Wednesday, May 8, 2013

Very Strange Bedfellows 1

I started Jules Witcover's 2007 book, Very Strange Bedfellows: The Short and Unhappy Marriage of Richard Nixon and Spiro Agnew.  I'll use as my starting-point something that Witcover says on page 37.  The setting is the 1968 Presidential election.

"At the same time, the Nixon strategists decided it was also imperative to shore up Agnew's centrist credentials in the eyes of the rest of the electorate.  For this reason, on his first campaign swing he was sent to the Midwest, where he spoke to the annual Veterans of Foreign Wars Convention in Detroit and addressed not the Vietnam War but social justice at home.

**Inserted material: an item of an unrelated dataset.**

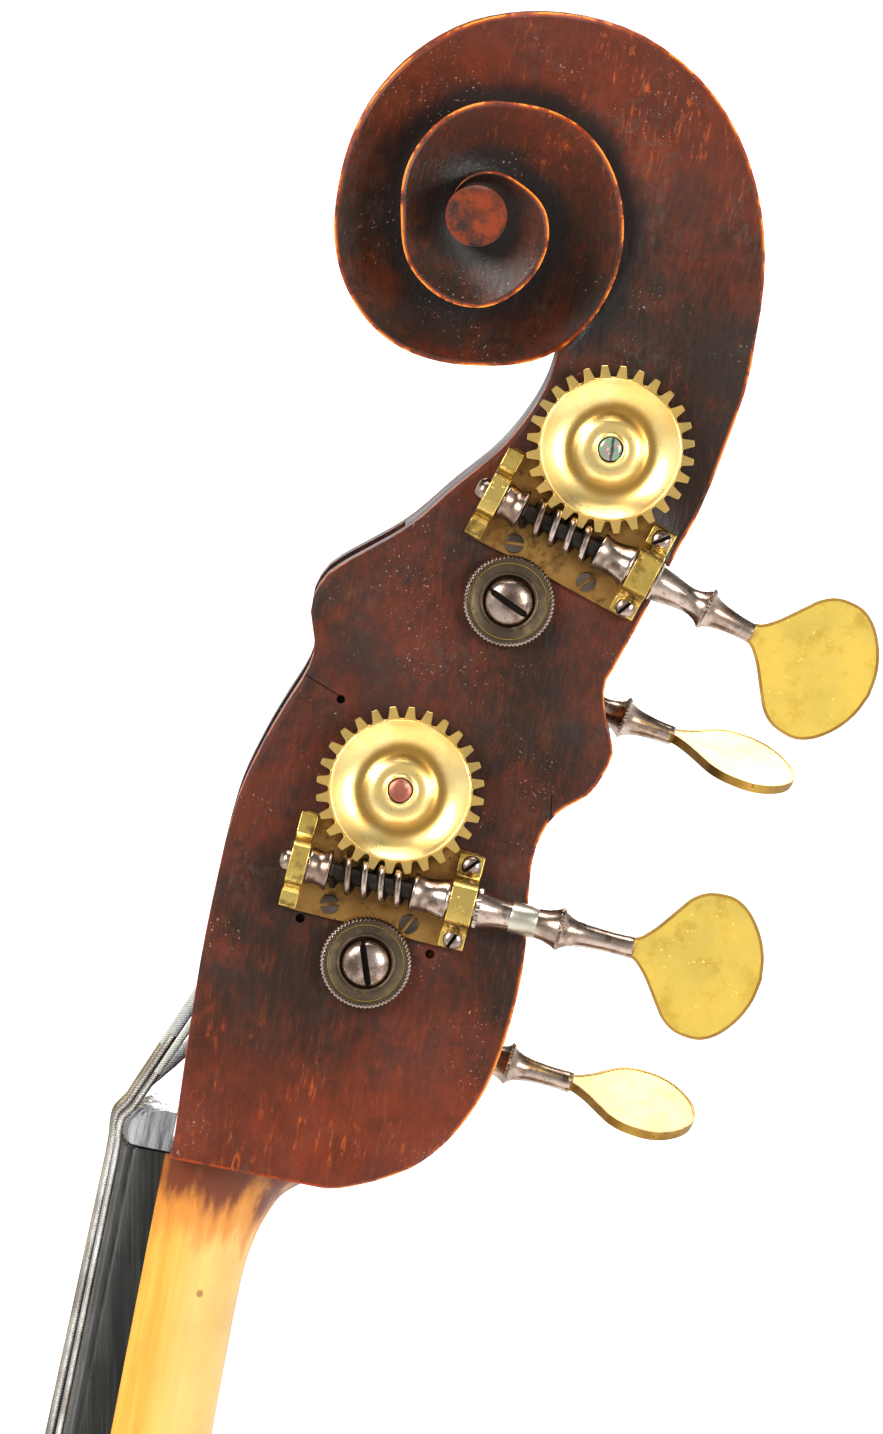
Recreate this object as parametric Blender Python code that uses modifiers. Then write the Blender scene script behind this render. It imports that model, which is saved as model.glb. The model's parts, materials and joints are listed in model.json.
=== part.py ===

"'You know how strongly I feel about the absolute necessity for respect of law,' he told the predominantly white audience, 'but that's not the whole answer.  With law and order must come justice and equal opportunity.  Law and order must mean to all of our people the protection of the innocent----not, to some people, the cracking of black skulls.'  In words that almost sounded as if he were lecturing himself for his outburst against the Baltimore black leaders, Agnew said: 'In our frailty and human selfishness, we have too often shut our minds and our consciences to our black countrymen.  We need to respond to conscience rather than react to violence.  We must aggressively move for progress----not out of fear of reprisal, but out of certain faith that it is right.'"

Spiro Agnew was a Republican Governor of Maryland, who initially supported the liberal Nelson Rockefeller for the 1968 Republican nomination for President, only later to support Nixon.  Agnew had won the race for governor against a Democratic opponent who was an ardent segregationist, and Agnew had a fairly progressive record on racial equality.  As a lawyer, he won "strong contracts for 500 black fishermen" (page 32).  Later, he was in favor of a ban on housing discrimination.  (I talk about Agnew's record on civil rights in my post here, as I write about Dean Kotlowski's Nixon's Civil Rights.)  Yet, according to Witcover, Agnew's record as a moderate was "disputed by liberal Democrats" (page 33).

Nixon chose Agnew to be his running mate for a variety of reasons.  First, Nixon liked Agnew's tough stance on unrest in the cities.  Witcover in the passage that I quoted above referred to Agnew's outburst against African-American leaders from Baltimore.  What Witcover has in mind there is the time when Governor Agnew chewed out moderate African-American leaders for failing to stand up assertively against the riots in Baltimore.  Nixon saw Agnew as strong in the field of domestic policy.  Second, Nixon viewed Agnew as somewhat of a moderate.  And yet, third, Nixon hoped that Agnew would keep Presidential candidate George Wallace of Alabama from getting too many votes, since Agnew was from a southern state (albeit not one in the Deep South), Maryland.  And, fourth, Nixon was drawn to Agnew's confidence.  According to Witcover, Nixon was rather insecure and thus was drawn to confident men, which Agnew was, even though Agnew, like Nixon, was not the most social guy in the world.  At the same time, Nixon did not want a running mate who would upstage him.  This paradox would carry over into Nixon's Administration, as Nixon often admired Agnew's attack-dog rhetoric, which gained Agnew fame and support, while also wanting to make sure that Agnew knew that his job was to promote the President.

Agnew in the speech that Witcover quotes makes a reference to cracking black skulls.  Of course, Agnew's point is that law and order is not about that!  Yet, Agnew did not make his point very delicately.  According to Witcover, Agnew often had this sort of problem.  Agnew would toss around offensive racial epithets, such as "Polack" and "fat Jap".  He would manage to offend women.  Agnew had his assets, but also his liabilities when it came to the ticket.

In Witcover's narrative, some of the Nixon people did not consider Agnew to be a particularly good speaker, which Witcover deems to be ironic, since that would be Agnew's niche as Vice-President.  And yet, Witcover narrates that, in a sense, during the 1968 campaign, Agnew's speeches were significant.  Essentially, Agnew was trying to out-Wallace Wallace, particularly in his condemnation of student protesters.  Agnew in Milwaukee said that student protesters were "spoiled brats who never have had a good spanking", and that they "take their tactics from Gandhi and money from Daddy."  Witcover says: "Wallace himself might have admired such phrases, which were not unlike his own."

Agnew in 1968 was widely seen as right-wing, and his rhetoric largely leaned in that direction.  Yet, according to Witcover, there was a desire on the part of some of Nixon's strategists to remind people that Agnew was a moderate.  Thus, Agnew's speech on social justice before the VFW at Detroit!  In my opinion, Agnew delivered his speech there----before white veterans-----to give the impression that he was authentically concerned about social justice.  Had he given that speech before the NAACP or the Urban League, or in Harlem, he would probably have been accused of pandering.  But he gave the speech in a setting where (as far as I know) such speeches ordinarily were not given.